Total popular vote for the top 5 candidates in the 2015 Canadian Federal election: 17,451,328

Total popular vote for Obama/Romney in the 2012 US Presidential election: 126,849,296
 
It's weird that you use machines to vote. I get that your country has underfunded education for the past few generations, but aren't simple counting skills part of your people's repertoire?

Total popular vote for the top 5 candidates in the 2015 Canadian Federal election: 17,451,328

Total popular vote for Obama/Romney in the 2012 US Presidential election: 126,849,296

OK, so you have more than ten times our population and less than ten times the number of votes cast. I agree with you that it would be much easier for you to count paper ballots than it is for us. Thank you for confirming the numbers.

Was that the point you were making or were instead trying to say that there's one guy who counts the votes or something?
 
It's weird that you use machines to vote. I get that your country has underfunded education for the past few generations, but aren't simple counting skills part of your people's repertoire?

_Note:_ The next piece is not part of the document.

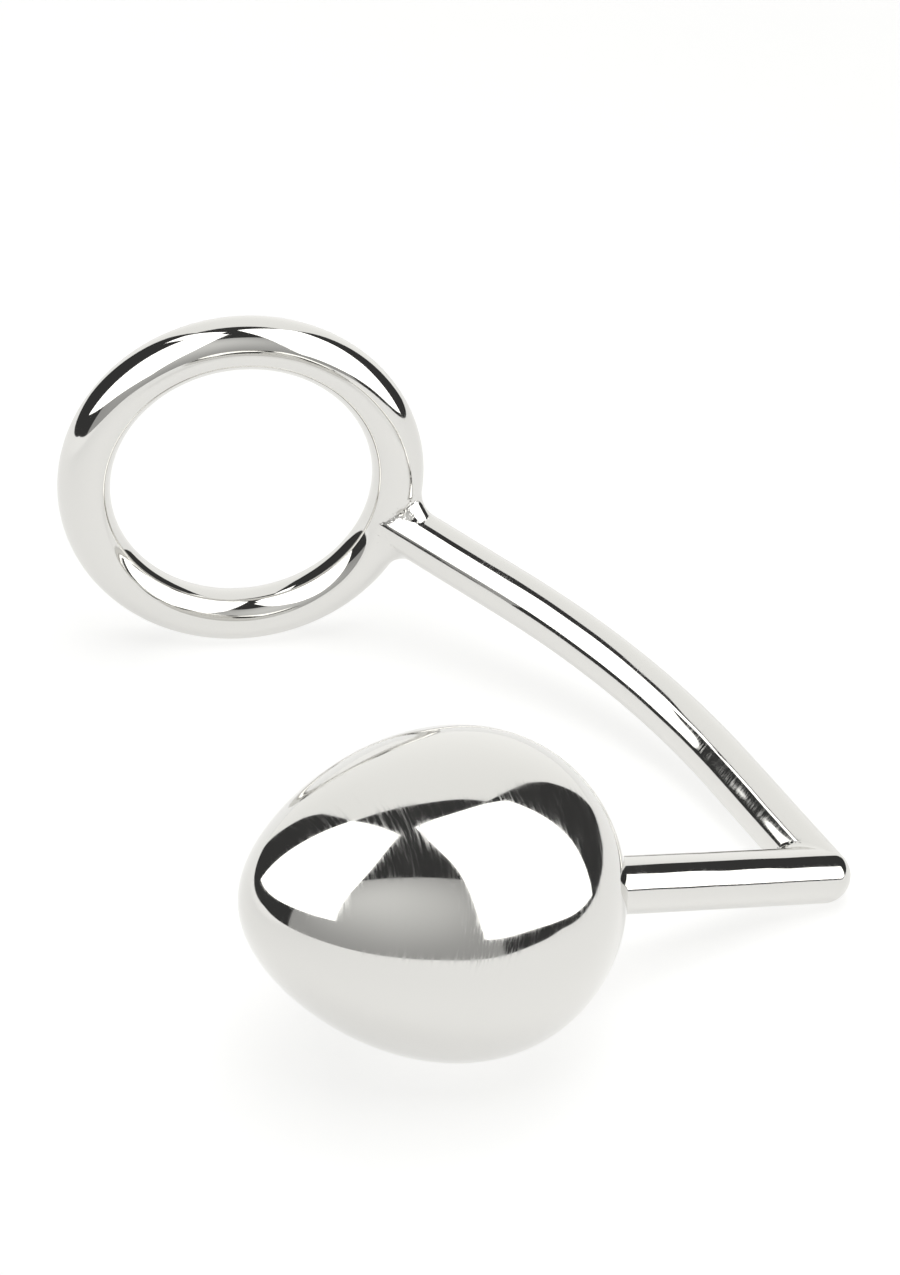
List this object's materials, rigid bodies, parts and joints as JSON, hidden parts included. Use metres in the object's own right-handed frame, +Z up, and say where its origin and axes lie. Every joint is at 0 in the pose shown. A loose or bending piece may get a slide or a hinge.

Total popular vote for the top 5 candidates in the 2015 Canadian Federal election: 17,451,328

Total popular vote for Obama/Romney in the 2012 US Presidential election: 126,849,296

I don't really think it's the number of votes that is the problem in the US - here in the UK the referendum had 33 million paper votes and it was pretty much counted by 7am the next day. The 2014 European elections had over 120 million votes across the EU and again was pretty much done within 8 hours on a Sunday.

The issue it seems to me is the number of elections you have down ballot at the same time. (In my 25 years of voting in the UK I've never had to vote for more than two elections at the same time - a couple of crosses (or numbers) on two different coloured ballots then shove them shove them in the same box.)